Da tempo ormai Carlo alterna i soggiorni in Italia a diversi mesi in Africa, risiedendo ad Algeri. Ancora non ci sono noti i motivi di questa scelta, a quanto sembra dettata da motivi personali e familiari; certo però è, come tante altre scelte di quest’uomo esuberante, inusuale e di quasi piena rottura con le abitudini e il comportamento della sua epoca.
Nel 1914 lo scoppio della Grande Guerra lo blocca lì, ma la posta alleata funziona a dovere, anche se lentamente, e quindi riceve con regolarità le veementi lamentele del doppiamente nipote Peppino, figlio di sua figlia Bettina e di Bernardo, primogenito del fratello Beppo. Nel 1917 Peppino ha l’età per arruolarsi volontario, ancora all’ultimo anno di scuola. Al giovanotto però, assegnato al Genio telegrafisti col compito di “guardafili”, dislocato a centinaia di chilometri dal fronte, l’assegnazione non piace perché ben poco eroica, si sente un imboscato e ne scrive a tutti i familiari, compreso, appunto, il nonno. Il quale, leggendo, risponde tra il serio e il faceto, con lo spirito del vecchio repubblicano e anticlericale che è:
“Sai che tu sei tre volte fortunato! Servi la patria, sei alloggiato in un ottimo albergo (il che prova che il nostro governo paga lautamente le sue milizie) di una bella città di simpatici abitanti [Parma] e godi la tua libertà, cosa vuoi dippiù [sic]? Ti lamenti e parli ancora d’imboscato, ma che imboscato d’Egitto! Se il tuo posto fu creato è [perché] fu trovato necessario, e lo si affida soltanto a soldati scelti, e se tu ti facessi cambiare destinazione saresti subito surrogato da un altro, dunque tanto vale che ci resti tu.
La tua mansione essendo quella di guardare ai fili (e sai di quanta importanza sia il servizio telegrafico in guerra), mi par di vederti sgambettare lungo le linee ed arrampicarti su per i pali ad attaccar fili, a sostituire isolatori e…cosa d’altro? Poi, finite le ore di lavoro ritorni al tuo albergo e la sera te la spassi come un signore. Ogni tanto, per rompere la monotonia, ti si manderà in missione in altri siti così hai anche il vantaggio della varietà, e tutto ciò servendo il paese pari e forse dippiù [sic] di quelli che sparano la carabina. Quanti t’invidieranno non per l’imboscatura, come tu pensi, ma per la specialità del mestiere e per la distinzione di essere addetto al Gran Comando d’Armata (…).” (Lettera di Carlo Caprotti al nipote Peppino, Algeri, 24 gennaio 1918).

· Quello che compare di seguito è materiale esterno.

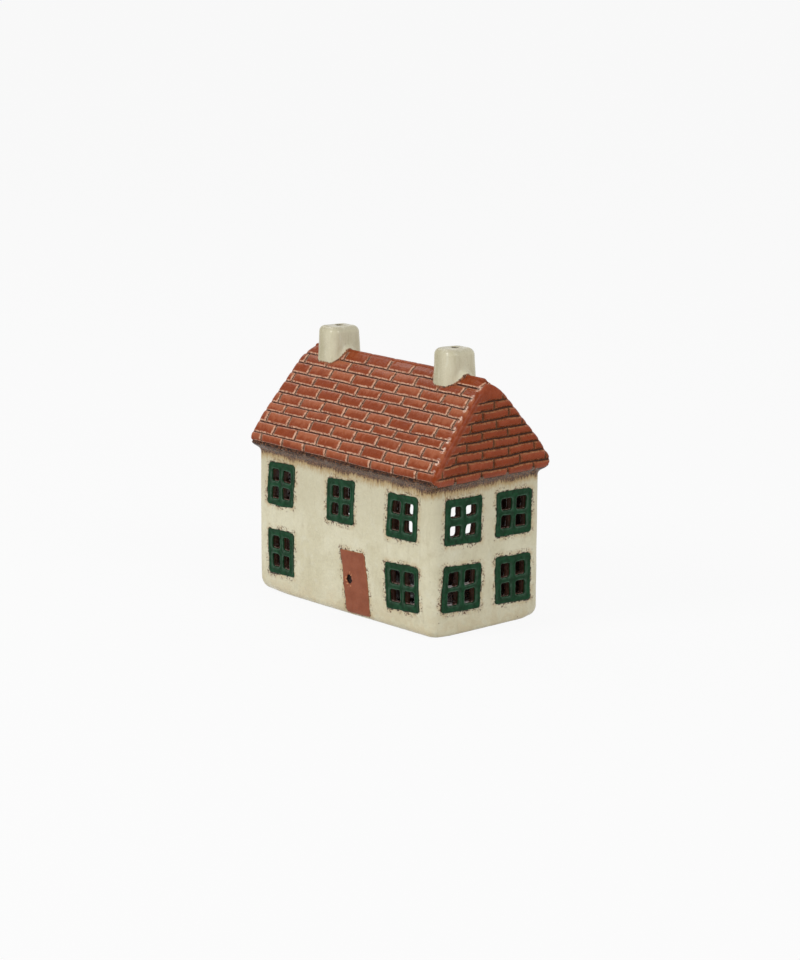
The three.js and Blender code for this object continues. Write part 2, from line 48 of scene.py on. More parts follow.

Forse non è proprio così, le accuse di “imboscatura” per i giovani che non vanno al fronte non se le è certo inventate Peppino, e l’invidia per il suo posto e la sua destinazione sono magari più legate alla sicurezza di vita (certo ingentilita dai molti invii di denaro da parte dell’ansioso padre Bernardo) che non alla dignità del ruolo. Ma la saggezza e la praticità caprottiane non esagerano certo l’importanza delle telecomunicazioni in tempo di guerra, e l’invito a godersi la fortunata posizione è quanto mai opportuno.
Ma Peppino, che un commilitone definiva “impressionabile come un’altalena”, non da’ molto retta alla saggezza del nonno. Continua a lamentarsi e a scalpitare sinché finalmente, a guerra ormai finita, riesce a frequentare un benedetto corso ufficiali, diventa sottotenente in un reggimento di Alpini e finisce in Albania, dove si prende una serie di malanni, tra cui pure la malaria, che ne causano il rimpatrio e l’assoluto desiderio di dedicarsi ad altro, come già il padre e il nonno/zio ai tempi loro.
Fonti:
Albiate, Archivi di Villa San Valerio, Archivio Manifattura Caprotti, Giuseppe Caprotti. Lettere del nonno Carlo, b. 171.
Archivio di Claudio Caprotti, Archivio fotografico.
Bibliografia:
G. CAPROTTI, “Le ossa dei Caprotti. Una storia italiana”, Milano, 2024/3.
R. ROMANO, “I Caprotti. L’avventura economica e umana di una dinastia industriale della Brianza”, Milano, 1980.